Like a lot of would-be UFC fighters, Justin Salas had started to wonder if the call would ever come. The lightweight had had nibbles from the big show, vague assurances that ultimately went nowhere. After he beat former Ultimate Fighter contestant Rob Emerson on a mat so heated by arena lights that it tore a chunk of skin off the bottom of his foot, his coaches at Denver’s Grudge Training Center felt sure that he’d get his shot.
When he beat Joe Ellenberger -- the undefeated brother of UFC welterweight Jake Ellenberger -- ten months later, it seemed all but certain. For the first time, conversations with the UFC brass had begun to take the form of when rather than if.
"Then they called us back and said, ‘Have him take another fight. We don’t know if we’ll be able to take him right now,’" Salas said. "I just thought, well, guess I’ll have to find another guy like Joe Ellenberger. ...I don’t expect anyone to hand me anything. They don’t think I’m ready? Then I guess I better keep proving it."
Salas had accepted another fight in another small organization and had begun training for it when the call came. February 15, they told him. The UFC on Fuel event in Omaha. That’s when he’d get his shot. Just like that, Salas was a UFC fighter.

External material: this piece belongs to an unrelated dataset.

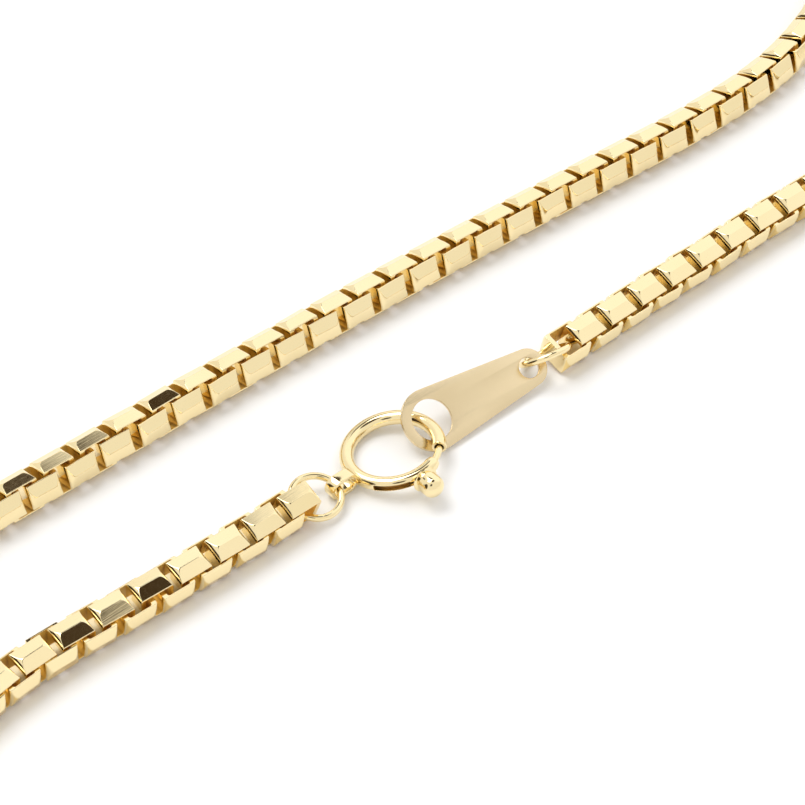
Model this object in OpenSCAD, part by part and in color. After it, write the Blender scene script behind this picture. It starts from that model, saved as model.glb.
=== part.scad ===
// Faceted box chain necklace with a spring ring clasp and a plain tapered tag.
// It lies fastened on a table: +Z is up, z = 0 is the table, and the two long strands run along X.
// The clasp and the tag sit in the strand at -Y, and each end of the necklace turns in a wide round.

/* [Chain] */
// Length of a link along the chain
link_l = 2.95; // [2.85:0.05:3.1]
// Height of a link across the chain, between the ridges of its broad faces
link_h = 3.4; // [3.3:0.05:3.6]
// Thickness of the strip that a link is bent from
link_strip = 0.45; // [0.4:0.01:0.47]
// Width of that strip
link_w = 2.16; // [1.9:0.02:2.2]
// Outer radius of the four bends of a link
link_bend = 0.62; // [0.52:0.02:0.8]
// Running clearance between two links along the chain
link_gap = 0.28; // [0.26:0.01:0.32]
// Angle of the two cut facets on each broad face
facet_angle = 17; // [14:1:20]

/* [Jump rings] */
// Outer diameter of the ring between chain and clasp
jump_od = 4.6; // [4.4:0.05:4.9]
// Outer diameter of the ring between tag and chain
connector_od = 4.8; // [4.75:0.05:4.95]
// Thickness of the wire of both rings
jump_wire = 0.6; // [0.4:0.05:0.65]

/* [Clasp] */
// Diameter of the middle line of the clasp ring
clasp_d = 7.54; // [7.4:0.02:7.7]
// Outer diameter of the clasp tube
tube_od = 1.18; // [1.1:0.02:1.22]
// Bore of the clasp tube
tube_bore = 0.78; // [0.76:0.02:0.84]
// Thickness of the gate wire that slides in the bore
gate_wire = 0.56; // [0.5:0.02:0.6]
// Width of the slot that the trigger's stem runs in
slot_w = 0.52; // [0.5:0.02:0.56]
// Thickness of the trigger's stem
stem_d = 0.3; // [0.26:0.02:0.32]
// Diameter of the trigger's knob over its flange
knob_d = 2.2; // [1.8:0.1:2.2]
// Length of the trigger's knob
knob_l = 1.9; // [1.6:0.1:2.1]
// Width of the lug that holds the jump ring
lug_w = 1.0; // [0.7:0.05:1.2]
// Height of the lug
lug_h = 1.9; // [1.8:0.05:2]
// Thickness of the lug's strip
lug_strip = 0.3; // [0.2:0.02:0.34]

/* [Tag] */
// Thickness of the tag
tag_t = 0.3; // [0.2:0.02:0.36]
// Distance between the two holes
tag_l = 10.05; // [9.9:0.05:10.2]
// Width of the broad end
tag_w = 5.3; // [5.1:0.05:5.5]
// Width of the narrow end
tag_end_w = 3.3; // [3:0.05:3.5]
// Diameter of the hole for the clasp
tag_hole_d = 3.5; // [3.3:0.05:3.6]
// Diameter of the hole for the connector ring
tag_end_hole_d = 1.8; // [1.7:0.05:1.9]

/* [Hidden] */

gold = [0.93, 0.80, 0.50];
tiny = 0.01;

// Places and tilts of the clasp, the tag and the rings, in mm and degrees
clasp_pos = [-6.8, -8.4];
clasp_tilt = 9.5;
clasp_high_side = -55;
tube_from = -45;
tube_to = 291;
knob_angle = 264.5;
gate_tip = -39;
gate_tail = -110;
slot_from = 209;
slot_to = 271;
tag_y = -8.3;
tag_heading = -3.5;
tag_lean = 34;
tag_drop = 1;
connector_lean = -44.7;
connector_turn = -9.2;
connector_aside = 0.24;
jump_lean = 11;
jump_drop = 0.5;
jump_aside = 0.16;

// Gaps at which the pieces hang in each other, from the clasp out to both ends of the chain
lug_reach = 2.95;
lug_sink = 0.2;
lug_play = 0.29;
ring_play = 0.58;
end_ring_play = 0.74;
tag_hook = 0.43;
tag_end_play = 0.78;
knob_play = 0.12;

// How far the connector ring draws the last link out of its neighbour
end_pull = 0.14;

// Places along X that follow from them
jump_r = (jump_od - jump_wire) / 2;
jump_x = clasp_pos.x - clasp_d / 2 - lug_reach + lug_strip + lug_play + jump_wire / 2 - jump_r;
chain_start = jump_x - jump_r + jump_wire / 2 + ring_play + link_strip - link_l / 2;
tag_x = clasp_pos.x + clasp_d / 2 + tag_hook;
connector_r = (connector_od - jump_wire) / 2;
connector_x = tag_x + tag_l * cos(tag_heading) + tag_end_hole_d / 2 - tag_end_play - jump_wire / 2
    + connector_r;
chain_end = connector_x + connector_r - jump_wire / 2 - end_ring_play - link_strip + link_l / 2
    + end_pull;

// Route of the middle of the chain from the jump ring round to the connector ring.
// Each row holds x, y and how far a link's broad face leans to the outside of the loop, in degrees.
route = [
    [chain_start, -8.4, 17],
    [-32, -8.4, 12],
    [-46, -7, 2],
    [-59, -13, 2],
    [-72, -20, 4],
    [-87, -21, 8],
    [-98, -13, 12],
    [-102.9, -0.5, 15],
    [-98, 12, 17],
    [-87, 20.5, 17],
    [-72, 20.5, 17],
    [-58, 13, 17],
    [-44, 6.6, 17],
    [-30, 6.8, 17],
    [-2, 6.5, 17],
    [26, 5.2, 17],
    [48, 3.6, 17],
    [62, 8, 17],
    [75, 16.8, 17],
    [88, 19.2, 17],
    [99, 10.5, 17],
    [102.9, -1, 17],
    [99, -12.5, 17],
    [88, -20, 17],
    [75, -18, 17],
    [61, -11, 17],
    [46, -8.9, 17],
    [28, -8.9, 17],
    [chain_end, -9.1, 17],
];

// Points between two of the route's points
route_steps = 24;

// Link: inner length and height of the loop, inner radius of its bends and height of the cut edges
link_inner = link_l - 2 * link_strip;
window_h = link_h - 2 * link_strip;
bend_inner = max(link_bend - link_strip, 0.05);
facet_edge = link_h / 2 - link_w / 2 * tan(facet_angle);

// One point of a smooth curve that four route points pull on
function curve_point(a, b, c, d, t) =
    (pow(1 - t, 3) * a + (3 * pow(t, 3) - 6 * t * t + 4) * b
     + (3 * t * t + 3 * t + 1 - 3 * pow(t, 3)) * c + pow(t, 3) * d) / 6;

// The route with a made-up point past each end, so that the curve starts and ends on it
last = len(route) - 1;
pulled = concat([2 * route[0] - route[1]], route, [2 * route[last] - route[last - 1]]);
track = concat(
    [for (i = [0:last - 1]) for (k = [0:route_steps - 1])
        curve_point(pulled[i], pulled[i + 1], pulled[i + 2], pulled[i + 3], k / route_steps)],
    [route[last]]);

// Length along the track up to each of its points
hops = [for (i = [0:len(track) - 1])
    i == 0 ? 0 : norm([track[i].x - track[i - 1].x, track[i].y - track[i - 1].y])];
travelled = [for (sum = 0, i = 0; i < len(hops); sum = sum + hops[i], i = i + 1) sum + hops[i]];
track_l = travelled[len(travelled) - 1];
x_by_length = [for (i = [0:len(track) - 1]) [travelled[i], track[i].x]];
y_by_length = [for (i = [0:len(track) - 1]) [travelled[i], track[i].y]];
lean_by_length = [for (i = [0:len(track) - 1]) [travelled[i], track[i].z]];

// An even number of links fills the track, so that both ends hold their ring by the right faces
link_count = 2 * round((track_l / (link_inner - link_gap) + 1) / 2);
link_pitch = track_l / (link_count - 1);
half_count = link_count / 2;
heading_reach = 0.4;

// Height of the chain's middle above the table when it leans by an angle
function reach(angle) = max(link_h / 2 * abs(cos(angle)),
                            link_w / 2 * abs(sin(angle)) + facet_edge * abs(cos(angle)));
function rest_height(lean) = max(reach(lean), reach(90 - lean));

function heading(at) = atan2(
    lookup(at + heading_reach, y_by_length) - lookup(at - heading_reach, y_by_length),
    lookup(at + heading_reach, x_by_length) - lookup(at - heading_reach, x_by_length));

// Shapes
module rounded_box(length, height, radius) {
    square([length, height - 2 * radius], center = true);
    square([length - 2 * radius, height], center = true);
    for (x = [-1, 1], y = [-1, 1])
        translate([x * (length / 2 - radius), y * (height / 2 - radius)]) circle(r = radius, $fn = 24);
}

module round_ended_bar(length, height) {
    square([length - height, height], center = true);
    for (x = [-1, 1])
        translate([x * (length - height) / 2, 0]) circle(d = height, $fn = 48);
}

module wire_ring(outer_d, wire_d) {
    rotate_extrude($fn = 72) translate([(outer_d - wire_d) / 2, 0]) circle(d = wire_d, $fn = 24);
}

// A round bar bent along the clasp ring's middle line, from one angle to another
module clasp_arc(from, to, d) {
    rotate([0, 0, from]) rotate_extrude(angle = to - from, $fn = 96)
        translate([clasp_d / 2, 0]) circle(d = d, $fn = 32);
}

// Chain
// A link stands on its bends: its loop lies in XZ, and the roof cut runs along X on top and below
module link() {
    intersection() {
        rotate([90, 0, 0]) linear_extrude(link_w + 1, center = true) difference() {
            rounded_box(link_l, link_h, link_bend);
            rounded_box(link_inner, window_h, bend_inner);
        }
        rotate([90, 0, 90]) linear_extrude(link_l + 1, center = true) polygon([
            [0, link_h / 2], [-link_w / 2, facet_edge], [-link_w / 2, -facet_edge],
            [0, -link_h / 2], [link_w / 2, -facet_edge], [link_w / 2, facet_edge]]);
    }
}

// Links number first to first + count - 1 on the route, each turned a quarter against the last
module chain(first, count) {
    for (i = [first:first + count - 1]) {
        at = i * link_pitch;
        lean = lookup(at, lean_by_length);
        pull = i == link_count - 1 ? end_pull : 0;
        translate([lookup(at, x_by_length) - pull, lookup(at, y_by_length), rest_height(lean)])
            rotate([0, 0, heading(at)])
            rotate([-lean - 90 * (i % 2), 0, 0])
            link();
    }
}

module chain_clasp_side() {
    color(gold) chain(0, half_count);
}

module chain_tag_side() {
    color(gold) chain(half_count, link_count - half_count);
}

// Rings of round wire
module jump_ring() {
    color(gold)
        translate([jump_x, route[0].y + jump_aside, rest_height(route[0].z) - jump_drop])
        rotate([jump_lean, 0, 0])
        wire_ring(jump_od, jump_wire);
}

module connector_ring() {
    color(gold)
        translate([connector_x, route[last].y + connector_aside,
                   connector_r * abs(sin(connector_lean)) + jump_wire / 2 + tiny])
        rotate([0, 0, connector_turn]) rotate([connector_lean, 0, 0])
        wire_ring(connector_od, jump_wire);
}

// Clasp: its ring leans, with the side at clasp_high_side up and the far side on the table
clasp_z = tube_od / 2 + clasp_d / 2 * sin(clasp_tilt);

module in_clasp() {
    translate([clasp_pos.x, clasp_pos.y, clasp_z])
        rotate([0, 0, clasp_high_side]) rotate([0, -clasp_tilt, 0]) rotate([0, 0, -clasp_high_side])
        children();
}

// Flat strip bent to an upright loop, soldered to the outside of the tube
module lug() {
    lug_l = lug_reach - lug_sink;
    translate([clasp_pos.x - clasp_d / 2 - (lug_reach + lug_sink) / 2, clasp_pos.y, lug_h / 2 + 0.05])
        rotate([90, 0, 0]) linear_extrude(lug_w, center = true) difference() {
            round_ended_bar(lug_l, lug_h);
            round_ended_bar(lug_l - 2 * lug_strip, lug_h - 2 * lug_strip);
        }
}

module clasp_ring() {
    color(gold) difference() {
        union() {
            in_clasp() clasp_arc(tube_from, tube_to, tube_od);
            lug();
        }
        in_clasp() clasp_arc(tube_from - 2, tube_to + 2, tube_bore);
        in_clasp() rotate([0, 0, slot_from]) rotate_extrude(angle = slot_to - slot_from, $fn = 96)
            translate([clasp_d / 2, -slot_w / 2]) square([tube_od, slot_w]);
    }
}

// The gate wire, its stem through the slot and the knob that a nail pulls by its flange
module clasp_gate() {
    stem_from = clasp_d / 2;
    knob_from = clasp_d / 2 + tube_od / 2 + knob_play;
    barrel_d = 0.86 * knob_d;
    dome_h = knob_l / 3;
    color(gold) in_clasp() {
        clasp_arc(gate_tail, gate_tip, gate_wire);
        rotate([0, 0, knob_angle]) rotate([0, 90, 0]) {
            translate([0, 0, stem_from]) cylinder(d = stem_d, h = knob_from - stem_from + tiny, $fn = 24);
            translate([0, 0, knob_from]) {
                cylinder(d = knob_d, h = knob_l / 8, $fn = 48);
                cylinder(d = 0.74 * knob_d, h = knob_l / 2, $fn = 48);
                translate([0, 0, knob_l / 5]) cylinder(d = barrel_d, h = knob_l * 0.8 - dome_h, $fn = 48);
                translate([0, 0, knob_l - dome_h - tiny])
                    cylinder(d1 = barrel_d, d2 = 0.55 * knob_d, h = dome_h + tiny, $fn = 48);
            }
        }
    }
}

// Tag: flat plate with a broad and a narrow round end and a hole in each
tag_z = tag_w / 2 * sin(tag_lean) + tag_t;

module tag_outline() {
    hull() {
        circle(d = tag_w, $fn = 72);
        translate([tag_l, 0]) circle(d = tag_end_w, $fn = 72);
    }
}

module tag_plate() {
    color(gold) translate([tag_x, tag_y, tag_z])
        rotate([0, 0, tag_heading]) rotate([0, tag_drop, 0]) rotate([tag_lean, 0, 0])
        linear_extrude(tag_t, center = true) difference() {
            tag_outline();
            circle(d = tag_hole_d, $fn = 72);
            translate([tag_l, 0]) circle(d = tag_end_hole_d, $fn = 48);
        }
}

chain_clasp_side();
chain_tag_side();
jump_ring();
clasp_ring();
clasp_gate();
tag_plate();
connector_ring();
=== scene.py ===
import bpy
import bmesh
import math
import random
import numpy as np
from mathutils import Matrix, Vector


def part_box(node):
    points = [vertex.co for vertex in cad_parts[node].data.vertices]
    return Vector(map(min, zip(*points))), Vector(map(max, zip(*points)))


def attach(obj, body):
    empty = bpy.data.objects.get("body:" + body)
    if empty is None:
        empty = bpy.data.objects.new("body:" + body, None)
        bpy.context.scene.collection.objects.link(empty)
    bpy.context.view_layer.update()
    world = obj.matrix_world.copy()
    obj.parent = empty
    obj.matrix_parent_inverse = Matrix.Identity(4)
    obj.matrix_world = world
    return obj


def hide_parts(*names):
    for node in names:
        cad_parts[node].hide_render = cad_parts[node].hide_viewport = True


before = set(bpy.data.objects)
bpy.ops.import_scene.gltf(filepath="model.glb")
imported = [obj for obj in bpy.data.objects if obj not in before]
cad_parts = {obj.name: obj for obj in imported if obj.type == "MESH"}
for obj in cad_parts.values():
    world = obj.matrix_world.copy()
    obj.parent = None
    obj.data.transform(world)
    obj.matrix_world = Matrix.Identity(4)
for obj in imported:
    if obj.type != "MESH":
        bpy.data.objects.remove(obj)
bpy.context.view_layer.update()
mm = 0.001  # pieces are drawn in millimetres and scaled down at the end
print("frame loaded:", len(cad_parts), "nodes")


class Value:
    # a node's output that can be used in plain arithmetic
    def __init__(self, shader, out):
        self.shader, self.out = shader, out

    def calc(self, operation, first, second):
        made = self.shader.node("Math", {"operation": operation}, {0: first, 1: second})
        return self.shader.value(made)

    def __add__(self, other): return self.calc("ADD", self, other)
    def __radd__(self, other): return self.calc("ADD", other, self)
    def __sub__(self, other): return self.calc("SUBTRACT", self, other)
    def __rsub__(self, other): return self.calc("SUBTRACT", other, self)
    def __mul__(self, other): return self.calc("MULTIPLY", self, other)
    def __rmul__(self, other): return self.calc("MULTIPLY", other, self)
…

It’s difficult for some people to understand exactly what that moment means for a young fighter. They look at a guy like Salas, who’s making his debut against fellow UFC newcomer Anton Kuivanen on the prelim portion of a mid-week fight card that’s airing on a cable channel that many fight fans don’t even get, and they don’t see what the big deal is. It’s not like he’s headlining a pay-per-view. The UFC doesn’t even have a photo of him on its website yet, so what’s he so excited about?
But then, the people who think that have never been in Salas’ shoes. They’ve never had to try to explain to a stranger that, yes, they are a professional fighter, even if they’re not yet in the UFC.
"You tell them that, and you can see it," Salas said. "They just think of you like their buddy that they met at the bar who fought in some small show that they went to once. Maybe he’s not at your level, but you’re right there in the same category as him in their eyes, no matter how good you are or who you train with. I’ve been pursuing this as my job, as a professional, for a while now. But until you’re in the UFC, people don’t really picture you that way."
That’s particularly true back in Salas’ hometown of Green River, Wyo. There, it’s pretty much a given that you’ll grow up to work in the region’s famous trona mines, spending your life underground in the 2,000 miles of tunnels that employ just about every man of working age in the region. Salas was headed that way himself after leaving the University of Wyoming without a degree once his wrestling career there was finished.
Then one day a friend of his asked if he’d be willing to do him a small favor. Nothing major. It just involved him driving to North Platte, Neb. to do a cage fight against some guy. His friend had committed to doing it himself, but his wife was due to give birth any day, and missing an event like that just so he could fight in some small show in a small town was the kind of thing he might wind up hearing about for the next decade or two.
Salas didn’t have much going on, and he missed the competition of his wrestling days, so he took it. He drove to Nebraska with no real preparation or training and got ambarred by a guy who clearly knew at least a little something about jiu-jitsu. Then he got a return bout with the same guy later that year. This time Salas knocked him out.
By then he was hooked. Salas eventually found a home in Denver at the Grudge gym, where coaches like Trevor Wittman and Leister Bowling transformed him from a haymaker-throwing wrestler to an actual mixed martial artist. And now, after nearly six years in the sport, he’s finally getting his chance to test himself on the sport’s biggest stage. That opportunity alone makes the struggle seem worth it, said Salas.
"In Wyoming, we don’t have any professional sports teams. Me making it to the UFC, it makes the people back in my hometown look at it and say, ‘Wow, you’re actually doing this.’ Because I could have stayed in the mines and it’s not a bad life. You can live a very comfortable life, living close to your family and making a hundred grand a year, living in a new house. But I chose to come out here and scrape by for years. It makes people look at you and wonder, how long are you going to hold out on this? How long can you keep at this?"
The answer, it seems, is long enough to at least get his shot. Salas has dealt with his share of disappointment and frustration just to get the opportunity to fight in the Octagon. Now all that’s left is for him to make the most of it in Omaha next Wednesday night. And that, as many UFC rookies have discovered, is often the hardest part.